● EXERCISE TASK: Output the full listing word for word.

(Excerpt from a dataset)
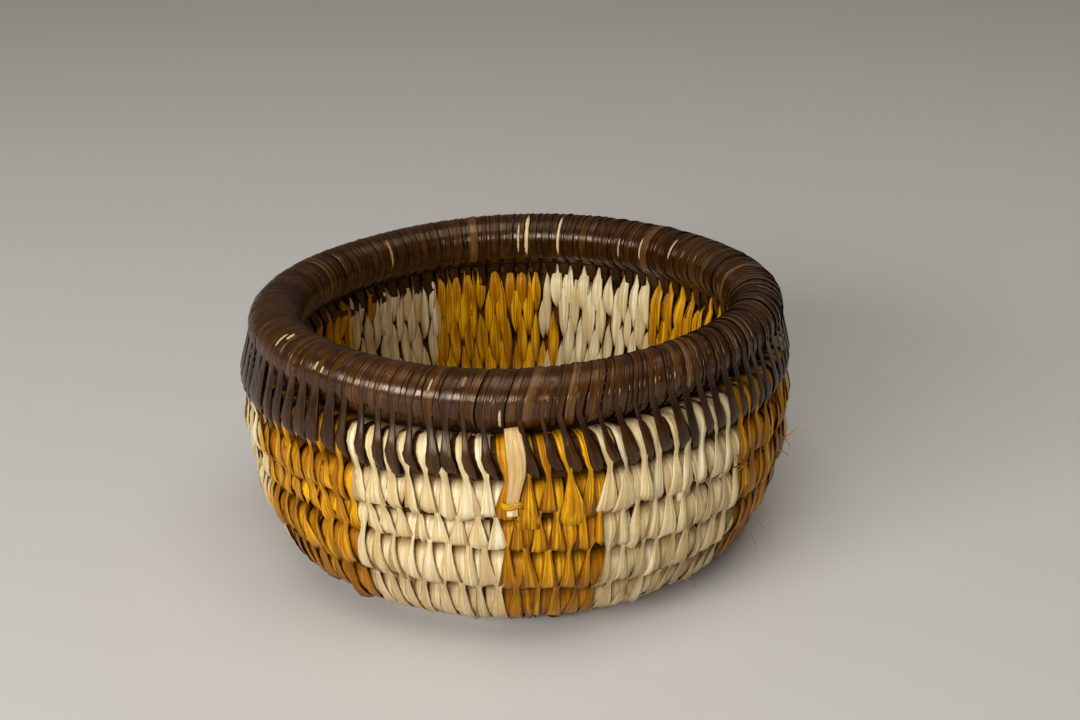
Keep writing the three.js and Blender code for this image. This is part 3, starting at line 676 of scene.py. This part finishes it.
def innerBatch(row, angle, material, tone):
    # Inside, a stitch is a leaf: pointed on its own coil, widest near the groove below it, and
    # pointed again two coils down. Its width is a power of the sine of the way down it.
    look, count = innerStitch, (len(angle), 1)
    share = np.linspace(0, 1, look["stations"])[None]
    row, place = np.asarray(row)[:, None], angle[:, None]
    turn = turnAt(row, place)
    own = coilRadiusAt(turn)
    uneven = look["unevenEnd"] + look["unevenTop"] * (turn > bowl["wallRows"] - 0.6)
    first = look["from"] + dice.normal(0, 1, count) * uneven
    last = look["to"] + dice.normal(0, look["unevenEnd"], count)
    last = last + look["thinLonger"] * (1 - own / coilRadius)
    first = np.maximum(first, (coilCentre(turn) - topFront - look["highest"]) / own)
    x = first + (last - first) * share

    arc, radius = placeOnCoils(x, row, place)
    pull = (look["pullIn"] * hump(x, 1, look["pullReach"])
            + look["pullLower"] * hump(x, 3, look["pullReach"]))
    out = radius * (pull + (1 - pull) * roundCoil(x)) - look["seat"]
    out = out * (1 - look["startIn"] * smooth(look["startTo"], 0.0, share)
                 - look["endIn"] * smooth(look["endFrom"], 1, share))
    reach = wallProfile(arc)[0] - out

    down = (arc[:, :1] - arc) / (arc[:, :1] - arc[:, -1:])
    half = np.sin(np.pi * down ** look["widest"]) ** (look["tip"] - look["tipLess"] * down)
    half = look["leafHalf"] * (1 + dice.normal(0, look["unevenWidth"], count)) * half + look["leastHalf"]
    half = half * np.minimum(reach / np.where(row > 0, look["wallWideFrom"], look["wideFrom"]), 1)
    swing = (dice.normal(0, look["unevenAngle"], count)
             + look["lean"] * dice.normal(0, 1, count) * (share - 0.5))
    rings = layStrips(wallPoint(arc, -out, place + swing / reach), -sideAt(place + 0 * x), half,
                      lift=look["lift"] + look["liftMore"] * share, dome=look["dome"],
                      pleat=look["pleat"], tilt=dice.normal(0, look["unevenTilt"], count))
    # Painted shade at the leaf's two ends.
    shade = (look["startShade"] * smooth(look["shadeTo"], 0.0, share)
             + look["endShade"] * smooth(look["shadeFrom"], 1.0, share))
    return {"rings": rings, "material": material, "tone": tone, "shade": shade}


def columnPlaces(i, rows):
    # A stitch for each row and each pitch of a column. The rows are half a pitch out of step.
    first, last = columnEnds[i], columnEnds[i + 1]
    count = int(round((last - first) / bowl["stitchAngle"]))
    pitch = (last - first) / count
    place = first + pitch * (np.arange(count)[None] + 0.5 * (np.asarray(rows)[:, None] % 2 == 0))
    return np.repeat(rows, count), place.ravel()


columnLook = {
    # painted light: inside, the wall's stitches get a lighter tone, for the light that falls into the
    # basket
    "colours": ["yellow", "cream"], "tone": 0.55, "toneUneven": 0.3, "paintedInsideLight": 0.3,
    "stray": 0.025,  # this share of the stitches has the other colour inside
}


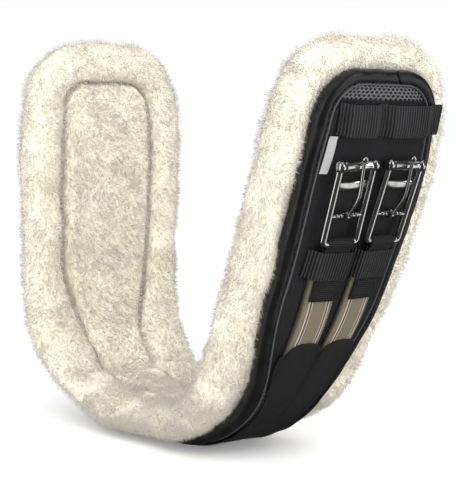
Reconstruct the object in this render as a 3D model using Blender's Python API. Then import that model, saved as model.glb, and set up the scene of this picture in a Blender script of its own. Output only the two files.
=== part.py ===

● ANSWER TO THE TASK:
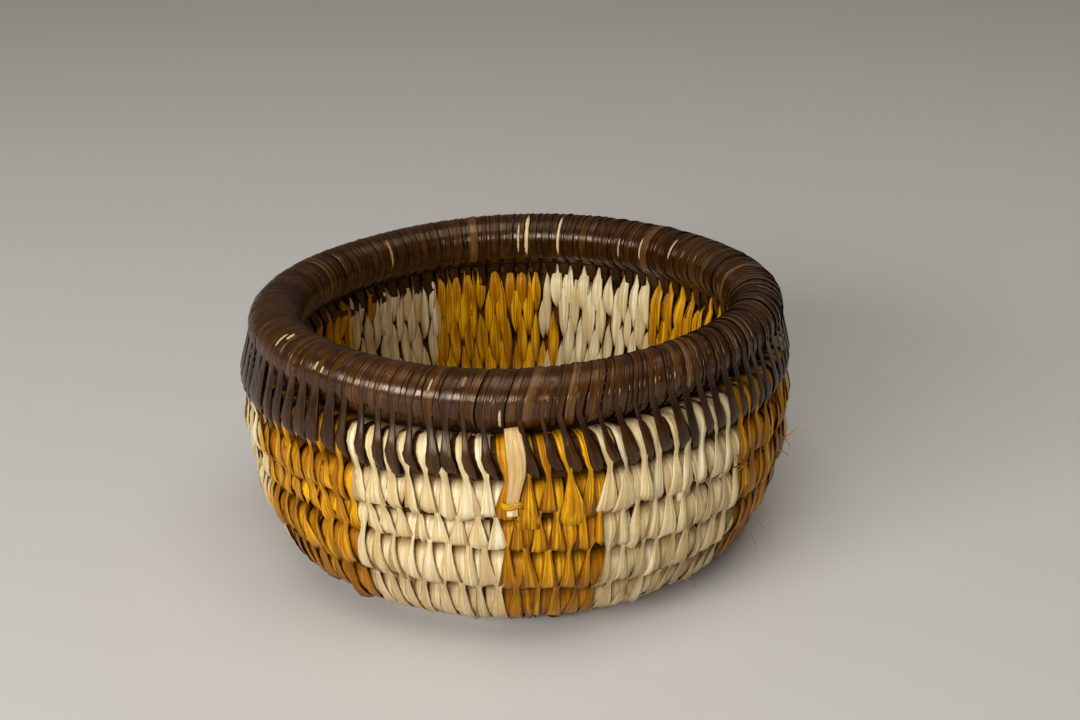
Keep writing the three.js and Blender code for this image. This is part 3, starting at line 676 of scene.py. This part finishes it.
def innerBatch(row, angle, material, tone):
    # Inside, a stitch is a leaf: pointed on its own coil, widest near the groove below it, and
    # pointed again two coils down. Its width is a power of the sine of the way down it.
    look, count = innerStitch, (len(angle), 1)
    share = np.linspace(0, 1, look["stations"])[None]
    row, place = np.asarray(row)[:, None], angle[:, None]
    turn = turnAt(row, place)
    own = coilRadiusAt(turn)
    uneven = look["unevenEnd"] + look["unevenTop"] * (turn > bowl["wallRows"] - 0.6)
    first = look["from"] + dice.normal(0, 1, count) * uneven
    last = look["to"] + dice.normal(0, look["unevenEnd"], count)
    last = last + look["thinLonger"] * (1 - own / coilRadius)
    first = np.maximum(first, (coilCentre(turn) - topFront - look["highest"]) / own)
    x = first + (last - first) * share

    arc, radius = placeOnCoils(x, row, place)
    pull = (look["pullIn"] * hump(x, 1, look["pullReach"])
            + look["pullLower"] * hump(x, 3, look["pullReach"]))
    out = radius * (pull + (1 - pull) * roundCoil(x)) - look["seat"]
    out = out * (1 - look["startIn"] * smooth(look["startTo"], 0.0, share)
                 - look["endIn"] * smooth(look["endFrom"], 1, share))
    reach = wallProfile(arc)[0] - out

    down = (arc[:, :1] - arc) / (arc[:, :1] - arc[:, -1:])
    half = np.sin(np.pi * down ** look["widest"]) ** (look["tip"] - look["tipLess"] * down)
    half = look["leafHalf"] * (1 + dice.normal(0, look["unevenWidth"], count)) * half + look["leastHalf"]
    half = half * np.minimum(reach / np.where(row > 0, look["wallWideFrom"], look["wideFrom"]), 1)
    swing = (dice.normal(0, look["unevenAngle"], count)
             + look["lean"] * dice.normal(0, 1, count) * (share - 0.5))
    rings = layStrips(wallPoint(arc, -out, place + swing / reach), -sideAt(place + 0 * x), half,
                      lift=look["lift"] + look["liftMore"] * share, dome=look["dome"],
                      pleat=look["pleat"], tilt=dice.normal(0, look["unevenTilt"], count))
    # Painted shade at the leaf's two ends.
    shade = (look["startShade"] * smooth(look["shadeTo"], 0.0, share)
             + look["endShade"] * smooth(look["shadeFrom"], 1.0, share))
    return {"rings": rings, "material": material, "tone": tone, "shade": shade}


def columnPlaces(i, rows):
    # A stitch for each row and each pitch of a column. The rows are half a pitch out of step.
    first, last = columnEnds[i], columnEnds[i + 1]
    count = int(round((last - first) / bowl["stitchAngle"]))
    pitch = (last - first) / count
    place = first + pitch * (np.arange(count)[None] + 0.5 * (np.asarray(rows)[:, None] % 2 == 0))
    return np.repeat(rows, count), place.ravel()


columnLook = {
    # painted light: inside, the wall's stitches get a lighter tone, for the light that falls into the
    # basket
    "colours": ["yellow", "cream"], "tone": 0.55, "toneUneven": 0.3, "paintedInsideLight": 0.3,
    "stray": 0.025,  # this share of the stitches has the other colour inside
}


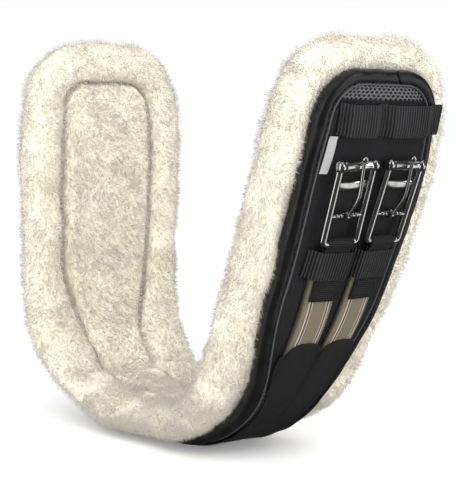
Reconstruct the object in this render as a 3D model using Blender's Python API. Then import that model, saved as model.glb, and set up the scene of this picture in a Blender script of its own. Output only the two files.
=== part.py ===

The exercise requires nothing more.